Услышав, что к нему обращаются, старик испугался.
— А? Кто здесь? Хозяин дома?.. Ухожу… Сейчас, сейчас уйду…
— Куда же вы пойдёте?
— Куда? Не знаю, куда… У меня нет дома, нет близких. Вот я и прилёг здесь… Сегодня такая холодная ночь. Попробовали бы поспать на скамейке в парке, укрывшись газетой! Так можно и навсегда уснуть… А вам-то что за дело? Ухожу, ухожу…
— Нет, постойте, подождите! Я не хозяин дома…
— А нет, так что вам от меня надо? А, хотите, наверное, чтобы я подвинулся… Давайте устраивайтесь! Одеяла у меня нет. А места на двоих хватит!
— Я хотел сказать… У меня дома, видите ли, немного теплее… И диван есть…
— Диван? Теплее?
— Ну вставайте же, пойдёмте! И знаете, что мы сделаем? Прежде чем ляжем спать, выпьем по чашке горячего молока…
И они отправились в путь — пожилой синьор и бездомный старик.
А на другой день пожилой синьор отправил старика в больницу, потому что после ночей, проведённых в парке и в подворотне, тот сильно заболел.
Домой пожилой синьор вернулся уже к вечеру.
Хотел лечь спать, как вдруг снова услышал, что кто-то плачет.
— Ну вот опять, — вздохнул он. — В доме можно и не искать. И так знаю, что никого нет. Как хочется спать… Но с таким плачем в ушах разве уснёшь! Надо пойти посмотреть…
Как и накануне вечером, пожилой синьор вышел из дома и пошёл на плач, который, казалось, доносился откуда-то издалека.
Шёл он, шёл, прошёл через весь город…
И тут с ним случилось что-то странное, потому что он каким-то чудом перенёсся в совсем другой город, а потом таким же непонятным образом и в третий, но и здесь никак не мог понять, кто же это плачет.
Вот он уже обошёл пешком почти всю округу и добрался наконец до маленького селения высоко в горах.
Здесь-то он и увидел бедную женщину, которая плакала у постели больного ребёнка, потому что некого было послать за врачом.
— Я же не могу оставить малыша одного! И на улицу вывести его тоже нельзя — там очень холодно и намело много снега!
Кругом действительно всё белело от снега.
— Не надо плакать! — успокоил женщину пожилой синьор. — Скажите, где живёт доктор, и я схожу за ним.
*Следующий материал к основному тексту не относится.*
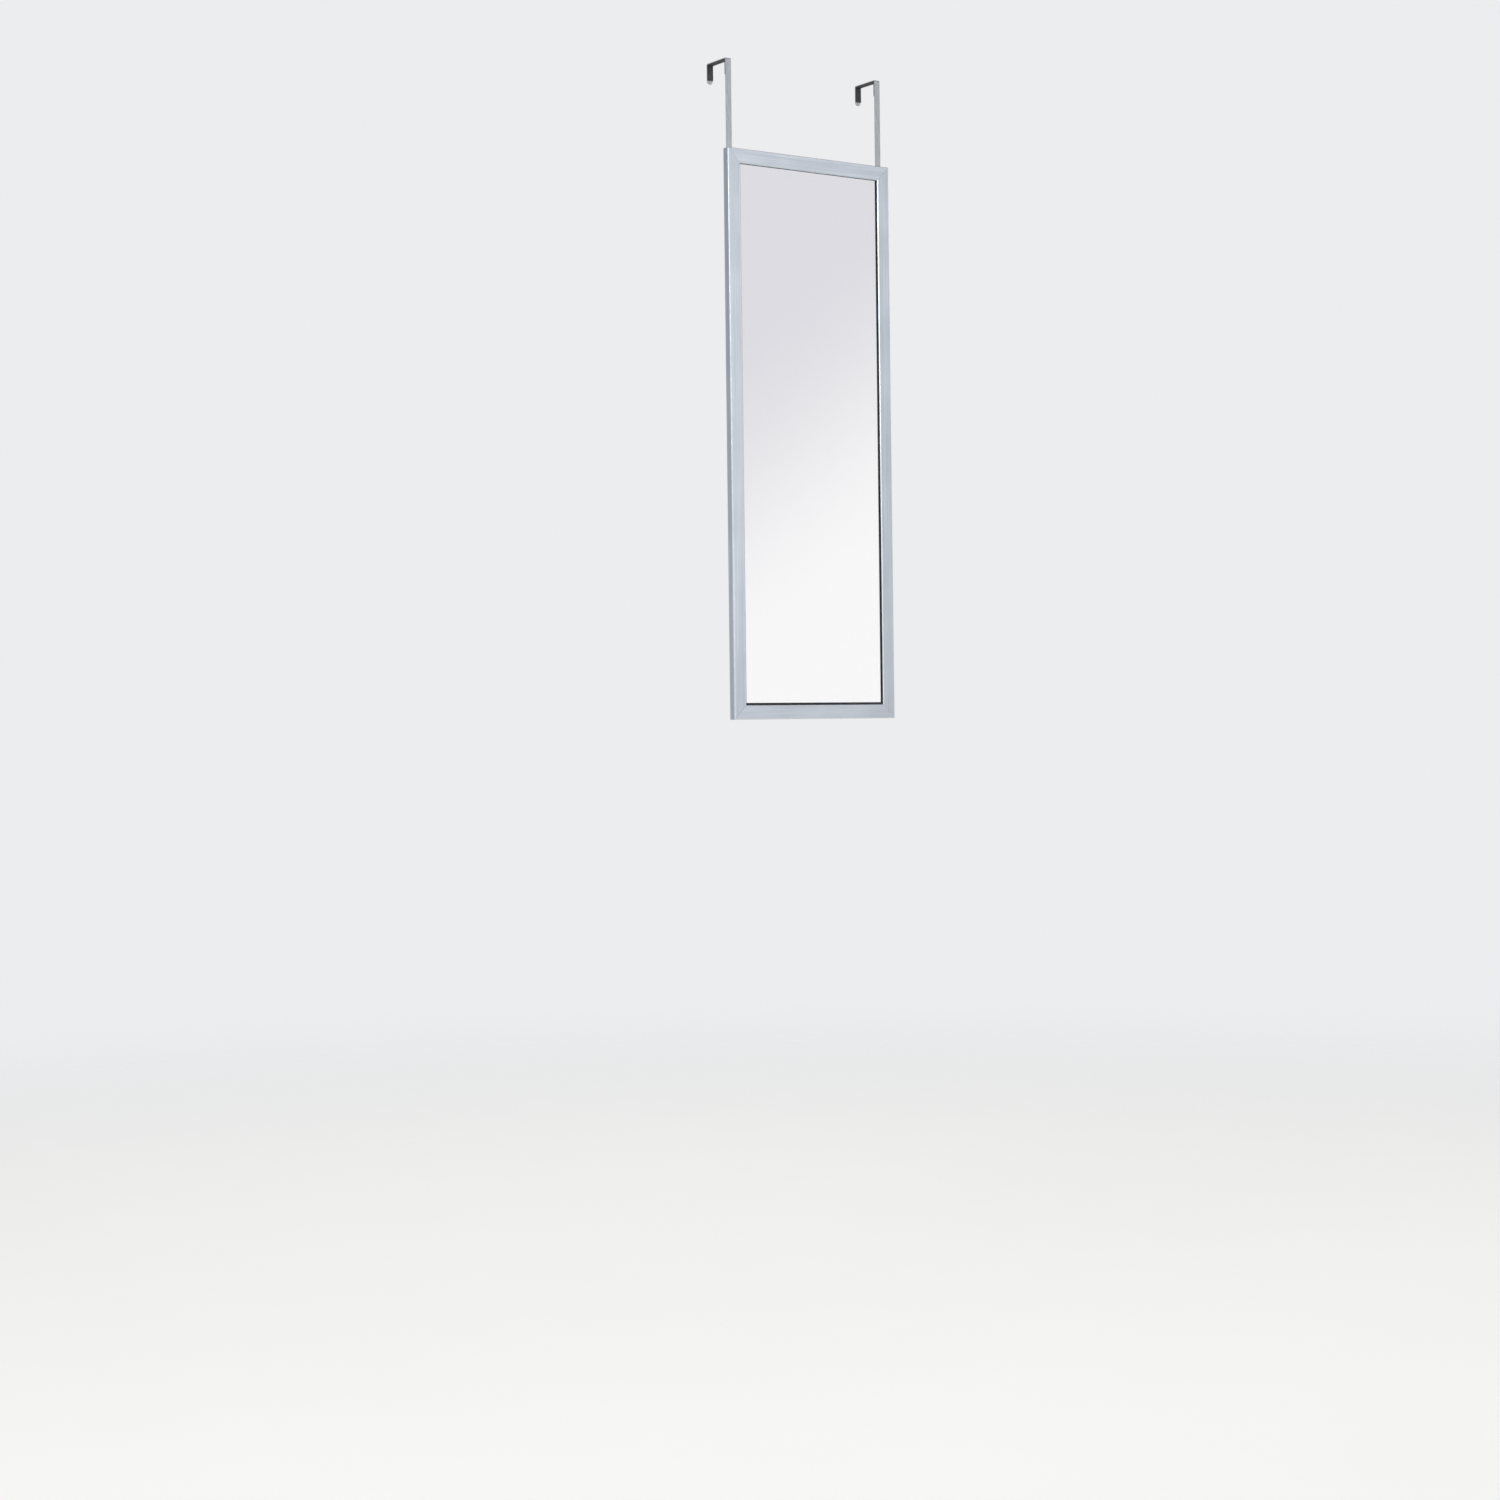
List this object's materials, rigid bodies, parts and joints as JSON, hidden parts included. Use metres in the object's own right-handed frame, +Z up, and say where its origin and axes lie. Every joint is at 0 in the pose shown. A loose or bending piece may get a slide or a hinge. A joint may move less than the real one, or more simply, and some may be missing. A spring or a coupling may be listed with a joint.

А вы пока положите на голову ребёнку мокрую салфетку, ему станет легче.
Пожилой синьор помог женщине, вызвал врача и только после этого вернулся домой.
И едва он собрался уснуть, как опять услышал плач, да так явственно, будто кто-то плакал совсем рядом — в кухне.
Нельзя же, чтобы кто-то плакал!
Пожилой синьор вздохнул, оделся, вышел на улицу и отправился на зов.
И с ним опять произошло что-то странное.
Потому что он таким же непонятным образом оказался совсем в другой стране, далеко за морем.
Там шла война, и многие люди остались без крова — их дома разрушили бомбы.
— Мужайтесь, мужайтесь! — ободрял их пожилой синьор и старался помочь по мере своих сил.
Но сил у него было немного.
И всё же людям становилось легче от его слов и участия, они перестали плакать.
И тогда он вернулся домой.
А тут уже наступило утро — не время укладываться спать.
Сегодня вечером, решил пожилой синьор, лягу пораньше.
Но всегда ведь кто-нибудь где-нибудь плачет.
Всегда кому-нибудь где-нибудь плохо — в Европе или в Африке, в Азии или в Америке.
И пожилой синьор всё время слышал чей-нибудь плач, который добирался до его подушки и не давал покоя.
И так происходило каждую ночь — изо дня в день.
Без конца преследовал его этот плач.
Иной раз кто-то плакал уж очень далеко — на другом полушарии, а он всё равно слышал.
Слышал и не мог уснуть…
Первый конец
отому что этот пожилой синьор был очень добрым человеком.
К сожалению, от постоянного недосыпания он сделался очень нервным и раздражительным.
— Если бы только я мог спать, — вздыхал он, — хотя бы через ночь. В конце концов, не один ведь я на этом свете! Неужели никого больше не тревожит этот плач и никому не приходит в голову подняться с постели и посмотреть, кто же это плачет?
Иногда, услышав плач, он пытался уговорить себя:
— Сегодня не пойду! Я простужен, у меня болит спина. В конце концов, никто не может упрекнуть меня в том, что я эгоист.
Но кто-то где-то плакал, да так горестно, что пожилой синьор всё-таки поднимался и шёл на помощь.
Он уставал всё больше и больше. И сил у него оставалось всё меньше.